Onto more cheerful things, I really like Uhtred’s beloved friend Ragnar Ragnarson, he’s the type of guy who is strong and fierce when he wants to be.
My favorite part of the book is the battles and the understanding of the battles by Uhtred. Here are just a few of his philosophy if you will or planning techniques that I really admired.
“the joy of battle was the delight of tricking the other side. Of knowing what they will do before they do it, and having the response ready so that, when they make the move that is supposed to kill you, they die instead.”
“In battle a man risks all to gain reputation. In bed he risks nothing. The joy is comparable, but the joy of a woman is fleeting, while reputation is forever. Men die, women die, all die, but reputation lives after a man”
Here is one scene I really liked:
“You told us it was death to leave the shield wall.” “You left the shield wall, lord,” Osferth said, almost reprovingly. I straightened and touched my arm rings. “You live,” I told him harshly, “by obeying the rules. You make a reputation, boy, by breaking them. But you do not make a reputation by killing cripples.”
I liked his take on Lust & Love:
“Lust is the deceiver. Lust wrenches our lives until nothing matters except the one we think we love, and under that deceptive spell we kill for them, give all for them, and then, when we have what we have wanted, we discover that it is all an illusion and nothing is there. Lust is a voyage to nowhere, to an empty land, but some men just love such voyages and never care about the destination. Love is a voyage too, a voyage with no destination except death, but a voyage of bliss.”
“perhaps love is friendship more than it is lust, though the gods know the lust is always there.”
LETS NOT FORGET THE LOVE WITHIN THE BOOK
I am so glad Uhtred and Gisela are together and I think I like her better than the women he has been with so far. I loved the fact that he has 2 children. Here is the description from the book.
“My son. He was four years old with hair as golden-colored as mine and a strong little face with a pug nose, blue eyes, and a stubborn chin. I loved him then. My daughter Stiorra was two years old. She had a strange name and at first I had not liked it, but Gisela had pleaded with me and I could refuse her almost nothing, and certainly not the naming of a daughter. Stiorra simply meant “star,” and Gisela”
The thing I enjoy most about this series is the way it is narrated by an Uhtred who is looking back on his life.

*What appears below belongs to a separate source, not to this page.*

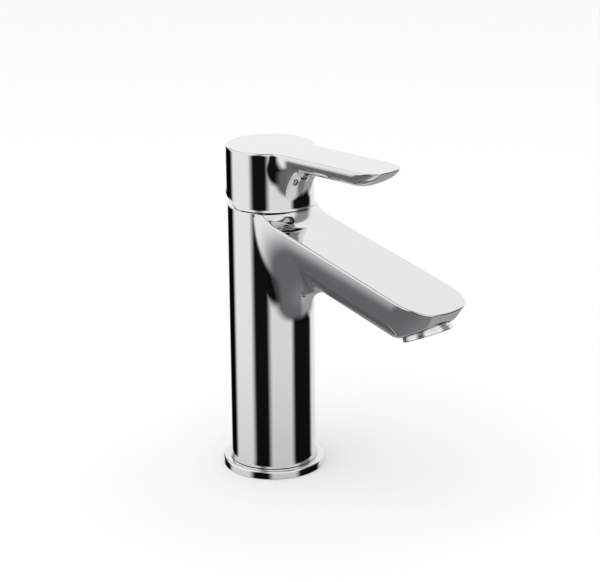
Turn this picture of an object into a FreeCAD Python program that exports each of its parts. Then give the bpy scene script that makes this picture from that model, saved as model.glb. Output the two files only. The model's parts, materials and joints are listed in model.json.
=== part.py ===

EXCELLENT READ! I highly recommend reading the series in order so you can follow the war and growth of each character.
I love historical fiction and this series meets my needs.
The story line in the first 4 books flows great......you pick up the next book and it takes right off.......no time gaps...which I LOVE.
Cornwell does an great job of keeping the characters consistent. As I flow through the story line each character grows and develops yet I have yet to be surprised by the changes........the character growth makes sense and it consistent with each person.
I truly feel like I am in the audience listening to Uhtred tell his tale. Those Rangersons sure know how to tell a yarn........
The narrator/protagonist is about as bad as anyone. His greatest virtue in this reader's eyes is that he doesn't try to mask his actions under a guise of piety or loyalty to a ruler. What he cares about is his reputation, mainly as a warrior and that he dies with his weapon in his hand.
However, the action scenes and the plots and treachery that swirl from page to page make the series fascinating. Also, the author makes one aware that the armies of the time were divided between the almost useless militias and the professional soldiers that made up the fighting force of the great leaders.